Task statement:
Print exactly those lines that run from the beginning of the data to the line bearing "build.faces.new(rings[0][::-1])", inclusive.

Data extract:

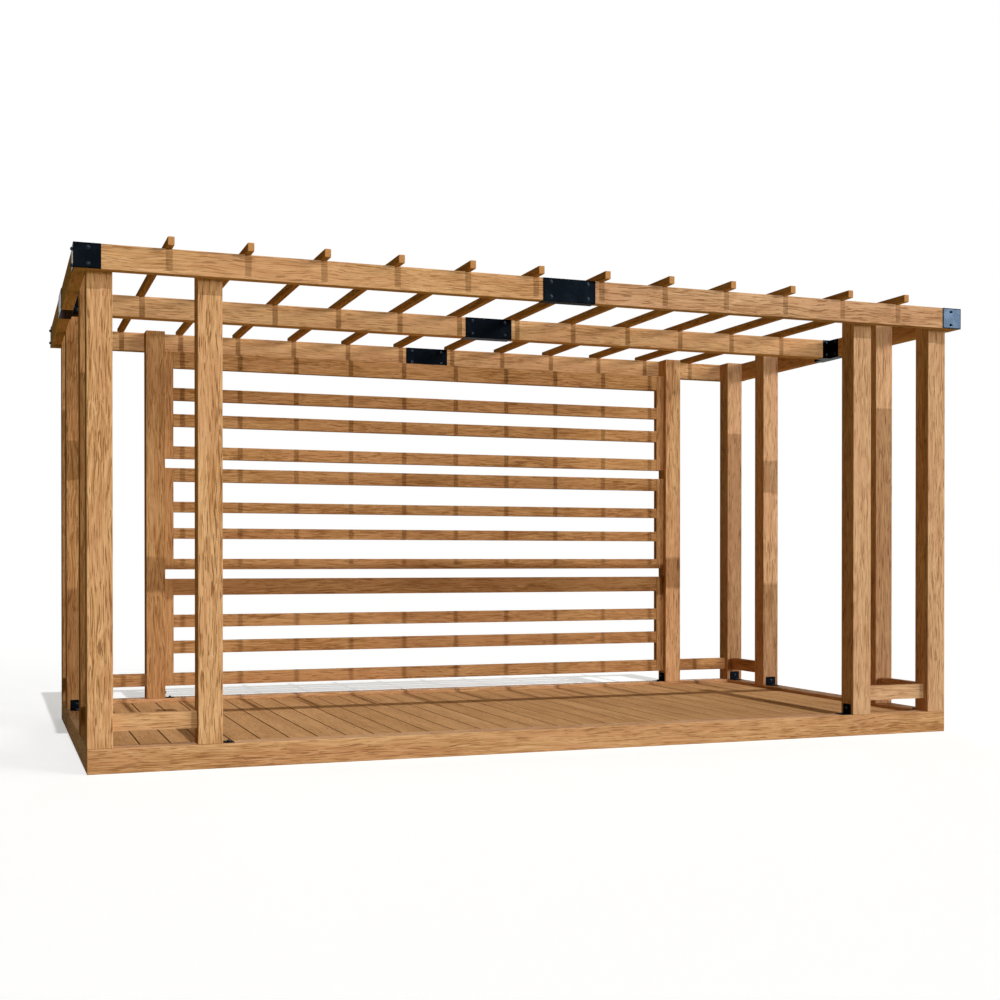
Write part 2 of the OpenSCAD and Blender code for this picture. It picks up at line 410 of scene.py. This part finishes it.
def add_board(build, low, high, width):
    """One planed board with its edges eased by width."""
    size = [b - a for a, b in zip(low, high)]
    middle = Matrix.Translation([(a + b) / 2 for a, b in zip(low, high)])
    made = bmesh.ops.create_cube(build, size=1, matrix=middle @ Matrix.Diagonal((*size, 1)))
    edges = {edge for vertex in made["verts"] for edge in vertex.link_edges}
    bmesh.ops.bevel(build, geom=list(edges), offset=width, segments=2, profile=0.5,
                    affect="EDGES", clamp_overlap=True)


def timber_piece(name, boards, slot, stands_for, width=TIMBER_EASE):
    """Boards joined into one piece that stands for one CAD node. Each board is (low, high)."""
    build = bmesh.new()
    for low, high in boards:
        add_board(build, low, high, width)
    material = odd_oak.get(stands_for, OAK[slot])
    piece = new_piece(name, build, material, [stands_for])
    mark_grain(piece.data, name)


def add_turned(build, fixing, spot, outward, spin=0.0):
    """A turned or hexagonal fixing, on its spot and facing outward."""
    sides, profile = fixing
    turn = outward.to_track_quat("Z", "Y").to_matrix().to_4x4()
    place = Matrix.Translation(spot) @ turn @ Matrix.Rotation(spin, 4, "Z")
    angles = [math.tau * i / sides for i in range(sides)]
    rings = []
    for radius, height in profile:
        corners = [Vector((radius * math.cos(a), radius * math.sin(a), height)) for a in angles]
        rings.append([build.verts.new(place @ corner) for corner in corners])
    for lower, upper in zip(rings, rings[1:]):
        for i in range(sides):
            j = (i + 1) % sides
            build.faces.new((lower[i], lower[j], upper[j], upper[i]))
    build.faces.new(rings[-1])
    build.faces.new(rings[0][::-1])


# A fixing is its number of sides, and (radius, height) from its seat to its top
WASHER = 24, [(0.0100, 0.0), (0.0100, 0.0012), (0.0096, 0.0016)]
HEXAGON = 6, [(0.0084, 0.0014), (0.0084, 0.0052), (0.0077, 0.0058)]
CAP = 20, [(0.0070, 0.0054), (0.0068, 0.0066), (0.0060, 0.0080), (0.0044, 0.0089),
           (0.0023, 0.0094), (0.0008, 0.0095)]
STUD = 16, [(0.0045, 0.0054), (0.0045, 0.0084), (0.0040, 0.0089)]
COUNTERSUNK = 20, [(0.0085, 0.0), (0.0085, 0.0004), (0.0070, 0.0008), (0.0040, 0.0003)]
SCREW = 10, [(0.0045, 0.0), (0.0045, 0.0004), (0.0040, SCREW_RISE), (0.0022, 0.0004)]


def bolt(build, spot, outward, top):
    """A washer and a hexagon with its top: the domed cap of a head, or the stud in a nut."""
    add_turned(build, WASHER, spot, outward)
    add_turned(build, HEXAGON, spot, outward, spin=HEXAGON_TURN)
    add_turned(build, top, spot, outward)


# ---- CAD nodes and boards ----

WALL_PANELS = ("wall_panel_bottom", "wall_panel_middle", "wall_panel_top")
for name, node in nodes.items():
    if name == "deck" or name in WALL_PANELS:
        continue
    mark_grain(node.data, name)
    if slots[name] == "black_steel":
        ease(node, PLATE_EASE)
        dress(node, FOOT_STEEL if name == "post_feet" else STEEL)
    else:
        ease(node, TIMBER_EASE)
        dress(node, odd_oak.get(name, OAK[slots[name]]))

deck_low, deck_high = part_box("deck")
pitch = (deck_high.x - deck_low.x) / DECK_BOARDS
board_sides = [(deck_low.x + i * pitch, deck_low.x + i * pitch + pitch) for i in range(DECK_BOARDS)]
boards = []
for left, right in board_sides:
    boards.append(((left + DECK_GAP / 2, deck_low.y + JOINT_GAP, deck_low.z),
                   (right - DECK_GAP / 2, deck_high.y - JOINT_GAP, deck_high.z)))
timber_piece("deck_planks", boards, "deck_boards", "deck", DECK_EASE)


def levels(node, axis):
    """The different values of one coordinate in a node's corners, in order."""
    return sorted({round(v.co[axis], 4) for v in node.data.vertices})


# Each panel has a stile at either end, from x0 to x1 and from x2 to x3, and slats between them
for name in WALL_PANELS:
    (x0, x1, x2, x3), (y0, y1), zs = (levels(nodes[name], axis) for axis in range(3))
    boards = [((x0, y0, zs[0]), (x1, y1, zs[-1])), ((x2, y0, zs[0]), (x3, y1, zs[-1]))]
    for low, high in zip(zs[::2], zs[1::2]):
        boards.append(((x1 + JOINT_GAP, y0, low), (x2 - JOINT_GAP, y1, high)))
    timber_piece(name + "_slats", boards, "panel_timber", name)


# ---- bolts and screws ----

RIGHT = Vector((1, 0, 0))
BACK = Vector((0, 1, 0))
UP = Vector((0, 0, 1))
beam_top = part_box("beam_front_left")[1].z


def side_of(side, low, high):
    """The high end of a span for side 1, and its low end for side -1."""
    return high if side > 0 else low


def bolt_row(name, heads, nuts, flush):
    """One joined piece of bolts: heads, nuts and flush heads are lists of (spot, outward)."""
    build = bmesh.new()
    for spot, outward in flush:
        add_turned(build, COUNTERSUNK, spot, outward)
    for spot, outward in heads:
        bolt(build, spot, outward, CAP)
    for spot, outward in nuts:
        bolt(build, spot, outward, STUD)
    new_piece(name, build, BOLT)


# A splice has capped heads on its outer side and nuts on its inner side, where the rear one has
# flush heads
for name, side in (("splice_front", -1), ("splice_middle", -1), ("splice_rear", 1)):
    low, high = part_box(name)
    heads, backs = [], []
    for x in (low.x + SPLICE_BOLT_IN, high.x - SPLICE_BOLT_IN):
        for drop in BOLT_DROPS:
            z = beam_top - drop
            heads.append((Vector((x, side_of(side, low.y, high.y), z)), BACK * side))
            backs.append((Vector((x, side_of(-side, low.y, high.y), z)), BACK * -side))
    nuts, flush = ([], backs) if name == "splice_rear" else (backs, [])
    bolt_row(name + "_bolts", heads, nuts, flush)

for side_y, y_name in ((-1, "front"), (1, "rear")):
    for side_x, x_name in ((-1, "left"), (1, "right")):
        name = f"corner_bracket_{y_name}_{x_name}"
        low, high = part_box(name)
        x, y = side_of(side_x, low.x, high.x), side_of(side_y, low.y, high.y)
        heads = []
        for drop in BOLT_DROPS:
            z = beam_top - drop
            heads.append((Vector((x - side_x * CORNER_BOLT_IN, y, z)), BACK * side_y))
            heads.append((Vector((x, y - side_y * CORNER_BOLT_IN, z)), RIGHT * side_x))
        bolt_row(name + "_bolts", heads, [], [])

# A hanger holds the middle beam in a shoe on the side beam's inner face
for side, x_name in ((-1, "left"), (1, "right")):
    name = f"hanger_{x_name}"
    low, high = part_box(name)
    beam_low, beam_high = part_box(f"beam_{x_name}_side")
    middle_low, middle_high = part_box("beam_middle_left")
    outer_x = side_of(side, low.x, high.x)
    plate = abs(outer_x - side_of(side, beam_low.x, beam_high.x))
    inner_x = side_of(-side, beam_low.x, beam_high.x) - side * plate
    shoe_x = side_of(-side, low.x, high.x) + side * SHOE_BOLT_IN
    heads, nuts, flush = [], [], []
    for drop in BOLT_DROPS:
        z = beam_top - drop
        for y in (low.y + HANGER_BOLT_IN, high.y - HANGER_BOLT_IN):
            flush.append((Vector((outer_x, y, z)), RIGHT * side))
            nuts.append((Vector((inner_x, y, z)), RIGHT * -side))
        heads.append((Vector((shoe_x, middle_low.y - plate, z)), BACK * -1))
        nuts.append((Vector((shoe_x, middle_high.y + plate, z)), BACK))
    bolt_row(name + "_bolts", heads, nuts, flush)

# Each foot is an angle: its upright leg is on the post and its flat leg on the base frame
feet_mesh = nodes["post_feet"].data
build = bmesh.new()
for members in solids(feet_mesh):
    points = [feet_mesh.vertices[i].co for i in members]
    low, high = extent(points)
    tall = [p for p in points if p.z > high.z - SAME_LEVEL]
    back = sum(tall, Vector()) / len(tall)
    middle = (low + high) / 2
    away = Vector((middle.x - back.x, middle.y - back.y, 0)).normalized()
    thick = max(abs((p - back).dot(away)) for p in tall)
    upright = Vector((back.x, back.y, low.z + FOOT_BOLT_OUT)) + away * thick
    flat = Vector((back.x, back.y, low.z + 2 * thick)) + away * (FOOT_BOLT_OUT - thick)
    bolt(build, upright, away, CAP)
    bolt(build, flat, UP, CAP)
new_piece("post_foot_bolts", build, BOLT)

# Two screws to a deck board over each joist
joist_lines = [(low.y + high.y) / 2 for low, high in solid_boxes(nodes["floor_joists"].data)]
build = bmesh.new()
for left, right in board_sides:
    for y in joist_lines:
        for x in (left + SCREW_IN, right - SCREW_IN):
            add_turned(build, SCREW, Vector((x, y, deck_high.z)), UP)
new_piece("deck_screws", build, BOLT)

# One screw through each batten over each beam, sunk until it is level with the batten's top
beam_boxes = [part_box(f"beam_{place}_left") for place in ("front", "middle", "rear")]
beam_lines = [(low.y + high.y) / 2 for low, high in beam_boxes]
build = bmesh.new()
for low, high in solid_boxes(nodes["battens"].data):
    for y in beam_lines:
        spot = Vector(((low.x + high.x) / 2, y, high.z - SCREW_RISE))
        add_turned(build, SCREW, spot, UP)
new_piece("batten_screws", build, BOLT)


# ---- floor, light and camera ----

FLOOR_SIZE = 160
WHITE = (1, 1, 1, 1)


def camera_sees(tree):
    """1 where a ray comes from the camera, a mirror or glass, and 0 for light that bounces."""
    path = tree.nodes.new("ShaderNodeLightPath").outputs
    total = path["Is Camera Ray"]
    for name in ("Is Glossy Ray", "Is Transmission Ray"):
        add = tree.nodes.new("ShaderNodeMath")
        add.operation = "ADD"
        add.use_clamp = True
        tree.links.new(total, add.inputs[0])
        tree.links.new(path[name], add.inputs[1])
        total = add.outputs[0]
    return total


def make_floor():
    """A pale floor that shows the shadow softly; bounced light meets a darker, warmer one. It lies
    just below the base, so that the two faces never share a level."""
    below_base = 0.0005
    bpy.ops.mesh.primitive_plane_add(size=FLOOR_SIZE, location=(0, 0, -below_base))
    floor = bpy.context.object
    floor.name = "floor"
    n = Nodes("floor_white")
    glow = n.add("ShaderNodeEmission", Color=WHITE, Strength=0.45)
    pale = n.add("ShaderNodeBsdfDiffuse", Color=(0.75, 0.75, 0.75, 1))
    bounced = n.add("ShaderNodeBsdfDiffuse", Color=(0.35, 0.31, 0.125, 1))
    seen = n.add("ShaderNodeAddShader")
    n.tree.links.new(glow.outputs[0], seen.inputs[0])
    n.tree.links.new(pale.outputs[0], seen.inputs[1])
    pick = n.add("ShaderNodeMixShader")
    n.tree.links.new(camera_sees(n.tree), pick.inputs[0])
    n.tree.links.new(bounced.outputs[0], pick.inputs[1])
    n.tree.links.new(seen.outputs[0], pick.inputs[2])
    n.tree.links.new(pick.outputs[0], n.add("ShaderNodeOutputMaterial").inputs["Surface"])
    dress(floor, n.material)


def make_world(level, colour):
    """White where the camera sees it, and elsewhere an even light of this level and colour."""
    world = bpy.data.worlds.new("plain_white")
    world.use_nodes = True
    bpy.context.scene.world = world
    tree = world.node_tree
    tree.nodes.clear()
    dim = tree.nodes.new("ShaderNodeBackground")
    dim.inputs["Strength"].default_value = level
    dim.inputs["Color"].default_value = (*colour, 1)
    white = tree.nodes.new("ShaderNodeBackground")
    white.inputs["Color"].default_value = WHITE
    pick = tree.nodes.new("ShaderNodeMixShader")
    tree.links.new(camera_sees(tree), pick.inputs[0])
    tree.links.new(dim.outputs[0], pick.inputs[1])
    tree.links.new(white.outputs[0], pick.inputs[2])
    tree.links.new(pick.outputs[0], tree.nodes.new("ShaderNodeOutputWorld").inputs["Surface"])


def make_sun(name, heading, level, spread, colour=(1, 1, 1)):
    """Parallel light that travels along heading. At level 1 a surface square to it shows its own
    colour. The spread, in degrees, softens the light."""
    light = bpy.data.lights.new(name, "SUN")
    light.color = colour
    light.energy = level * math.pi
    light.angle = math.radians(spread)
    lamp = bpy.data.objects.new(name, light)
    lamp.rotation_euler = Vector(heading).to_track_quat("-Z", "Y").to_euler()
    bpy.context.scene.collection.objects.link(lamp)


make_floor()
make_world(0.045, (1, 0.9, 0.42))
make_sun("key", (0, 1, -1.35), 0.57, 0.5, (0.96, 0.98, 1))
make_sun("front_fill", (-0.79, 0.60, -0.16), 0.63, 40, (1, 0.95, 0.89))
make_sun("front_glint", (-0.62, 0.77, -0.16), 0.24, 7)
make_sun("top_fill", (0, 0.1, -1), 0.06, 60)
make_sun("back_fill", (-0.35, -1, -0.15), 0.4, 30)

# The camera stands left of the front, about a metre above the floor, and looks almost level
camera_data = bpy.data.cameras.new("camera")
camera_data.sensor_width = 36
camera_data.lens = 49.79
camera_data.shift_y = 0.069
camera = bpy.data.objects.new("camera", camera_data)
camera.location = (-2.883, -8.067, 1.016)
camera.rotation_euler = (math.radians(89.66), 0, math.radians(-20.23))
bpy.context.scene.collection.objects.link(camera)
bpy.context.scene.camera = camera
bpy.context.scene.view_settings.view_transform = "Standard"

Expected answer:
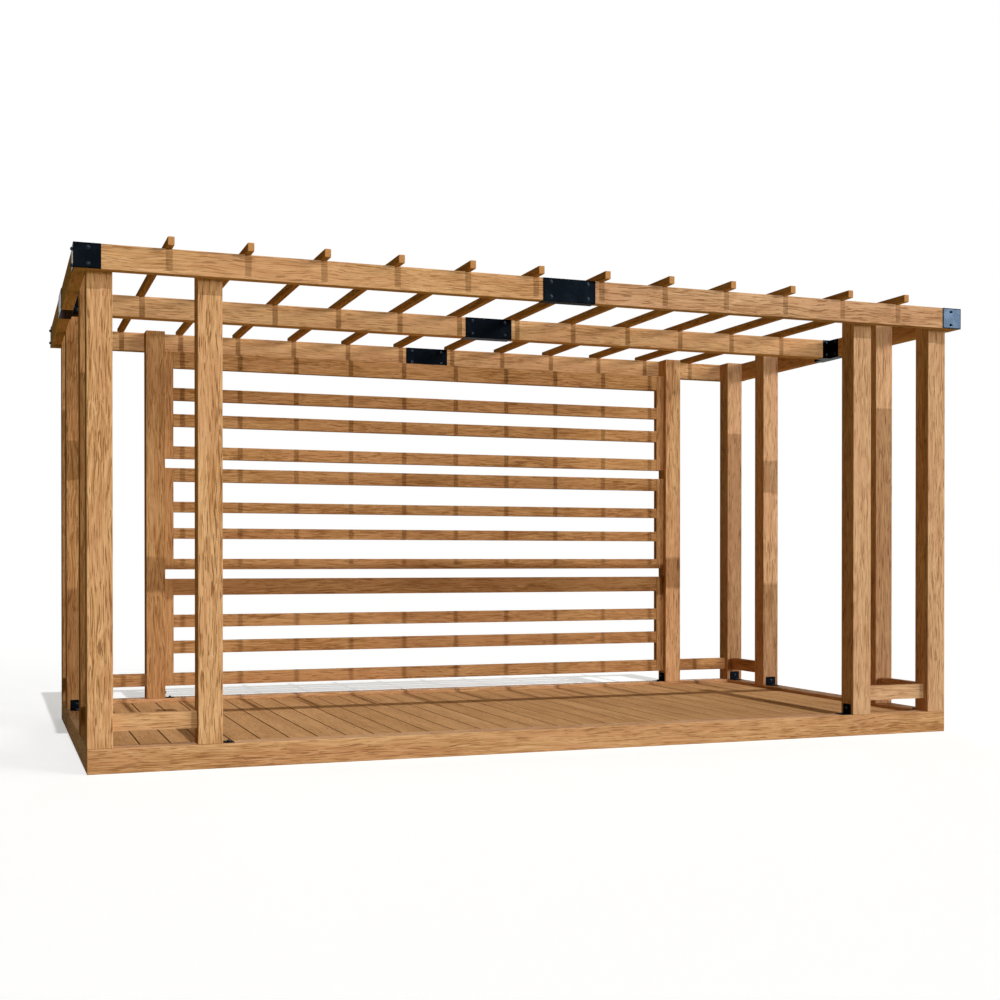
Write part 2 of the OpenSCAD and Blender code for this picture. It picks up at line 410 of scene.py. This part finishes it.
def add_board(build, low, high, width):
    """One planed board with its edges eased by width."""
    size = [b - a for a, b in zip(low, high)]
    middle = Matrix.Translation([(a + b) / 2 for a, b in zip(low, high)])
    made = bmesh.ops.create_cube(build, size=1, matrix=middle @ Matrix.Diagonal((*size, 1)))
    edges = {edge for vertex in made["verts"] for edge in vertex.link_edges}
    bmesh.ops.bevel(build, geom=list(edges), offset=width, segments=2, profile=0.5,
                    affect="EDGES", clamp_overlap=True)


def timber_piece(name, boards, slot, stands_for, width=TIMBER_EASE):
    """Boards joined into one piece that stands for one CAD node. Each board is (low, high)."""
    build = bmesh.new()
    for low, high in boards:
        add_board(build, low, high, width)
    material = odd_oak.get(stands_for, OAK[slot])
    piece = new_piece(name, build, material, [stands_for])
    mark_grain(piece.data, name)


def add_turned(build, fixing, spot, outward, spin=0.0):
    """A turned or hexagonal fixing, on its spot and facing outward."""
    sides, profile = fixing
    turn = outward.to_track_quat("Z", "Y").to_matrix().to_4x4()
    place = Matrix.Translation(spot) @ turn @ Matrix.Rotation(spin, 4, "Z")
    angles = [math.tau * i / sides for i in range(sides)]
    rings = []
    for radius, height in profile:
        corners = [Vector((radius * math.cos(a), radius * math.sin(a), height)) for a in angles]
        rings.append([build.verts.new(place @ corner) for corner in corners])
    for lower, upper in zip(rings, rings[1:]):
        for i in range(sides):
            j = (i + 1) % sides
            build.faces.new((lower[i], lower[j], upper[j], upper[i]))
    build.faces.new(rings[-1])
    build.faces.new(rings[0][::-1])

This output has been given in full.